Goal of the exercise:
Search the material below for the word "object" and copy every line in which it occurs.

====

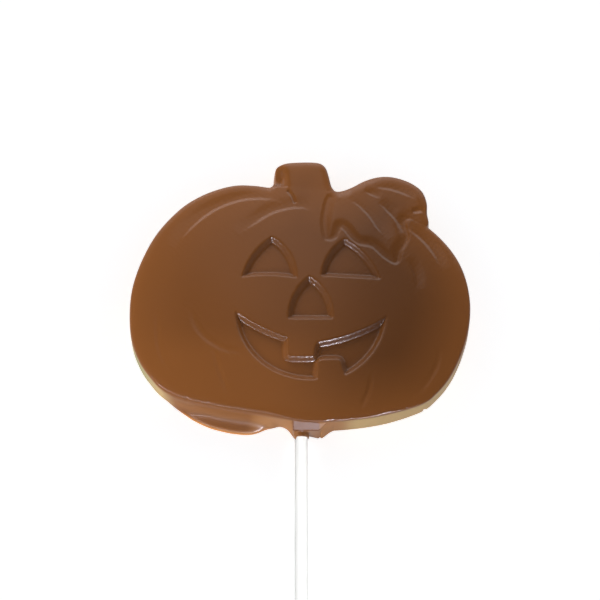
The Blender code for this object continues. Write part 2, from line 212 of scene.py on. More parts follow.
leaf = {
    "outline": [
        (7, 19.8), (8.2, 19), (9.7, 19.9), (11.2, 22.9), (12.6, 22.1), (15.8, 18.1),
        (20.2, 16.8), (23.8, 13.4), (26.7, 11.7), (28, 15.2), (30.1, 19.6), (29.6, 24.2),
        (31.6, 26.2), (36.5, 23.7), (36.5, 27.8), (36.6, 31.2), (35.5, 34.9), (33, 37.4), (30, 39),
        (26.4, 40), (22.5, 39.9), (18.4, 38.5), (15, 36.5), (12, 35.2), (9.6, 34.7), (8, 32.6),
        (7, 29), (6.4, 24.4),
    ],
    "raise": 0.1, "raiseRun": 3.6, "raiseFillet": 1.6,
    "borderDepth": 0.19,
    "borderOutside": 1.15,  # width of the border's outer side, the one that catches light
    "borderInside": 2.8,
    "borderFine": 1.2,      # the mesh is cut finest this near the border
    # centre line, depth, width of the steep side on the line's right and of the gentle one
    "veins": [
        ([(13.8, 32.4), (16.6, 30.6), (19.6, 27.2), (22.2, 22.8), (24.8, 18.9)], 0.23, 1.15, 4.2),
        ([(22.6, 31.4), (25.8, 27.8), (28, 24.6), (29.6, 20.6)], 0.21, 1.1, 3.8),
        ([(18.4, 35.1), (20.8, 33.9), (23.2, 32.7)], 0.17, 1.0, 2.6),
        ([(21, 36.7), (26, 35.9), (30, 34.4), (33.6, 32.4)], 0.22, 1.15, 3.4),
        ([(31.9, 28.4), (33.4, 28.3), (35.2, 28.8)], 0.3, 1.2, 1.4),
    ],
}
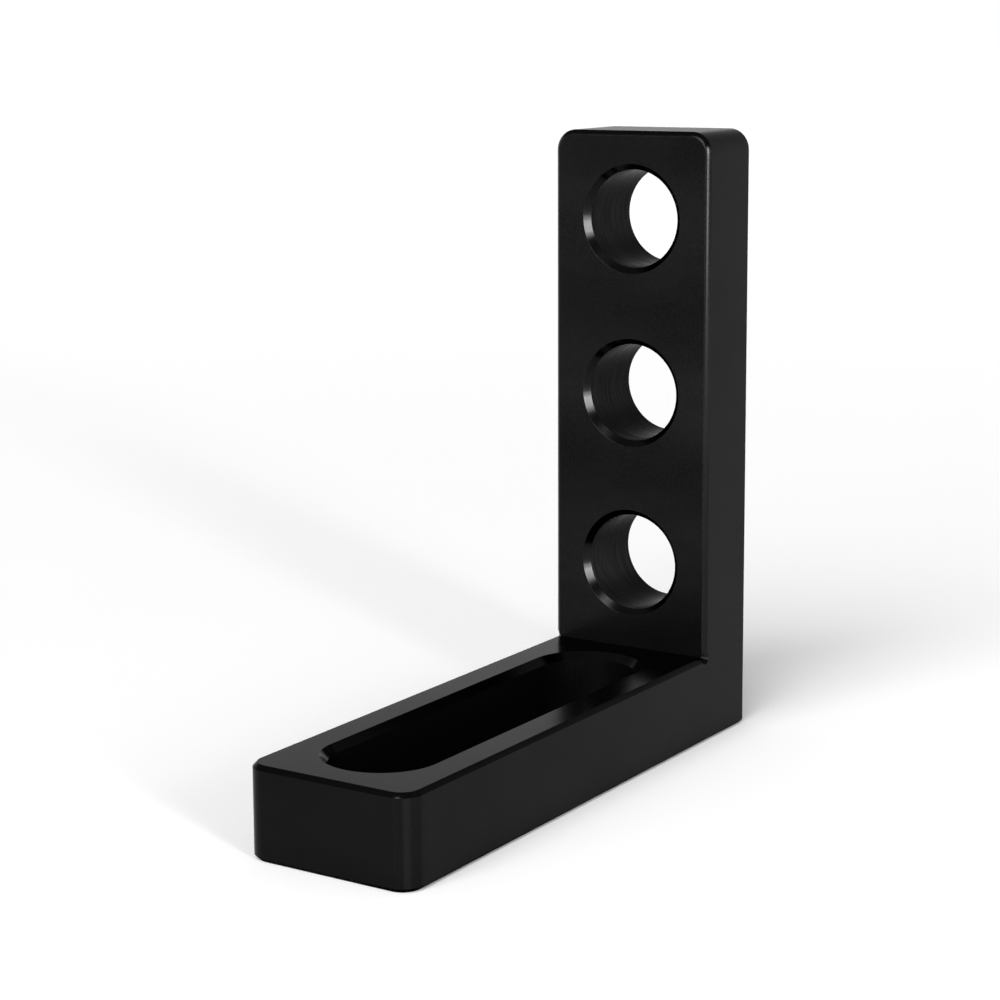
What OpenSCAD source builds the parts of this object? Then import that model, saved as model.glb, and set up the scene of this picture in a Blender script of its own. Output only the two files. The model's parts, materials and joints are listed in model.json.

====

Exercise response:
The Blender code for this object continues. Write part 2, from line 212 of scene.py on. More parts follow.
What OpenSCAD source builds the parts of this object? Then import that model, saved as model.glb, and set up the scene of this picture in a Blender script of its own. Output only the two files. The model's parts, materials and joints are listed in model.json.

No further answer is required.